Problem: Output, please, exactly those lines of the listing that come before the line with "return y + RIM_ROUND_D", along with that line itself.

Information provided:
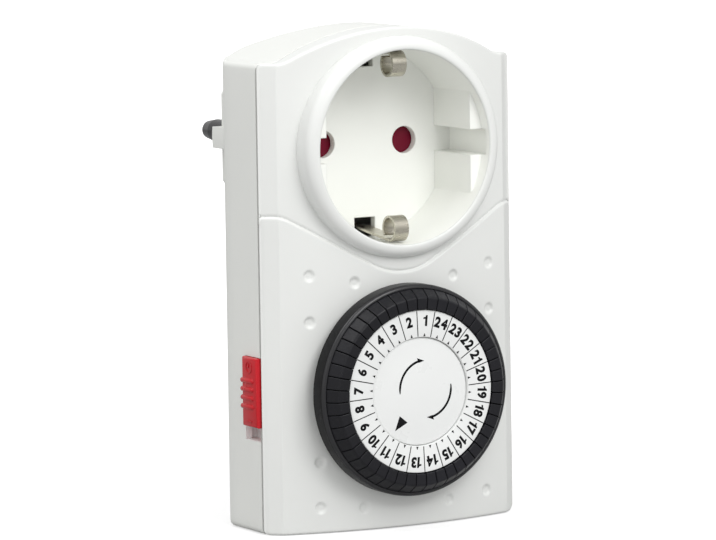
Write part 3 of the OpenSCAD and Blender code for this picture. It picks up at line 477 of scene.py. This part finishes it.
def base_face(x, d):
    """Y of the bowed face with its two bevels and rounded ends, at distance d from the outline."""
    bow = FACE + BOW - np.sqrt(BOW ** 2 - x ** 2)
    bevel = SEAM - (EDGE - SEAM) / (FACE_HALF - HALF_W) * (HALF_W - np.abs(x))
    y = smooth_max(bow, bevel, 0.07)
    r = FACE_ROUND
    t = np.clip(r - d, 0, r)
    return np.minimum(GROOVE_FRONT, y + r - np.sqrt(r * r - t * t))


def collar_y(r):
    """Y of the collar's front at radius r."""
    y = np.full_like(r, RIM)
    y = y + LIP * rounding(np.clip((r - (COLLAR_R - LIP)) / LIP, 0, 1))
    return y + RIM_ROUND_D * rounding(np.clip((WELL_R + RIM_ROUND_W - r) / RIM_ROUND_W, 0, 1))


def front_y(co):
    """Y of the front at points seen from the front."""
    x, z = co[:, 0], co[:, 1]
    y = base_face(x, to_line(co, RING0))
    # raised panel below its curve, with a groove along its edge
    px = np.array(PANEL)
    above = z - np.interp(x, px[:, 0], px[:, 1])
    dist = to_line(co, PANEL, False) * np.sign(above)
    fade = step01((HALF_W - 0.1 - np.abs(x)) / 0.5)
    y = y - PANEL_STEP * step01(0.5 - dist / PANEL_EDGE) * fade
    y = y + np.exp(-((dist - PANEL_EDGE) / PANEL_GROOVE_W) ** 2) * PANEL_GROOVE_D * fade
    for cx, cz in DIMPLES:
        r = np.hypot(x - cx, z - cz)
        y = y + DIMPLE_D * step01((DIMPLE_R - r) / DIMPLE_W)
    # collar, with a fine groove around its foot
    r = np.hypot(x, z - SOCK_Z)
    out = y + FOOT_D * np.exp(-((r - COLLAR_R - FOOT_W) / FOOT_W) ** 2)
    return np.where(r <= COLLAR_R + 0.001, np.minimum(y, collar_y(r)), out)


def front_points():
    """Mesh points that follow the front's forms: outline, collar, dimples, panel edge and bevels."""
    pts = [p for d in (0.08, 0.18, 0.3, 0.45, 0.6, 0.9) for p in outline(d)]
    for r in (19.68, 19.8, 19.95, 20.2, 20.55, 20.9, 21.2, 21.5, 21.8, 22.0, 22.15, 22.25, 22.3,
              22.33, 22.42, 22.55, 22.75, 23.05):
        pts += circle(0, SOCK_Z, r, 144)
    for cx, cz in DIMPLES:
        pts.append((cx, cz))
        for r, n in ((0.35, 8), (0.6, 12), (0.8, 16), (1.0, 18), (1.2, 20), (1.4, 22), (1.65, 24)):
            pts += circle(cx, cz, r, n)
    for d in (-0.5, -0.22, -0.1, 0.0, 0.1, 0.22, 0.36, 0.5, 0.68, 0.95):
        pts += [p for p in offset_line(PANEL, d) if math.hypot(p[0], p[1] - SOCK_Z) > 23.2]
    for s in (-1, 1):
        for x in (25.2, 25.8, 26.05, 26.13, 26.2, 26.27, 26.35, 26.6, 27.3, 28.0):
            pts += [(s * x, 3 + 0.9 * k) for k in range(101)]
    for r in (19.3, 19.5):
        pts += circle(0, DIAL_Z, r, 120)
    return pts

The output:
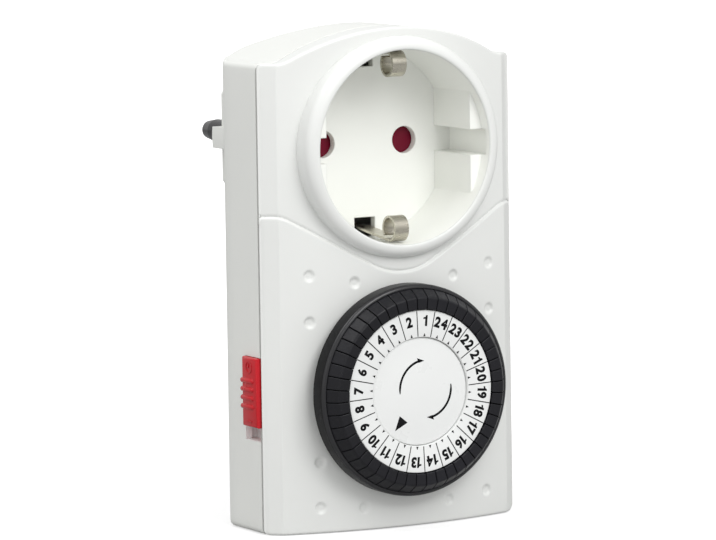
Write part 3 of the OpenSCAD and Blender code for this picture. It picks up at line 477 of scene.py. This part finishes it.
def base_face(x, d):
    """Y of the bowed face with its two bevels and rounded ends, at distance d from the outline."""
    bow = FACE + BOW - np.sqrt(BOW ** 2 - x ** 2)
    bevel = SEAM - (EDGE - SEAM) / (FACE_HALF - HALF_W) * (HALF_W - np.abs(x))
    y = smooth_max(bow, bevel, 0.07)
    r = FACE_ROUND
    t = np.clip(r - d, 0, r)
    return np.minimum(GROOVE_FRONT, y + r - np.sqrt(r * r - t * t))


def collar_y(r):
    """Y of the collar's front at radius r."""
    y = np.full_like(r, RIM)
    y = y + LIP * rounding(np.clip((r - (COLLAR_R - LIP)) / LIP, 0, 1))
    return y + RIM_ROUND_D * rounding(np.clip((WELL_R + RIM_ROUND_W - r) / RIM_ROUND_W, 0, 1))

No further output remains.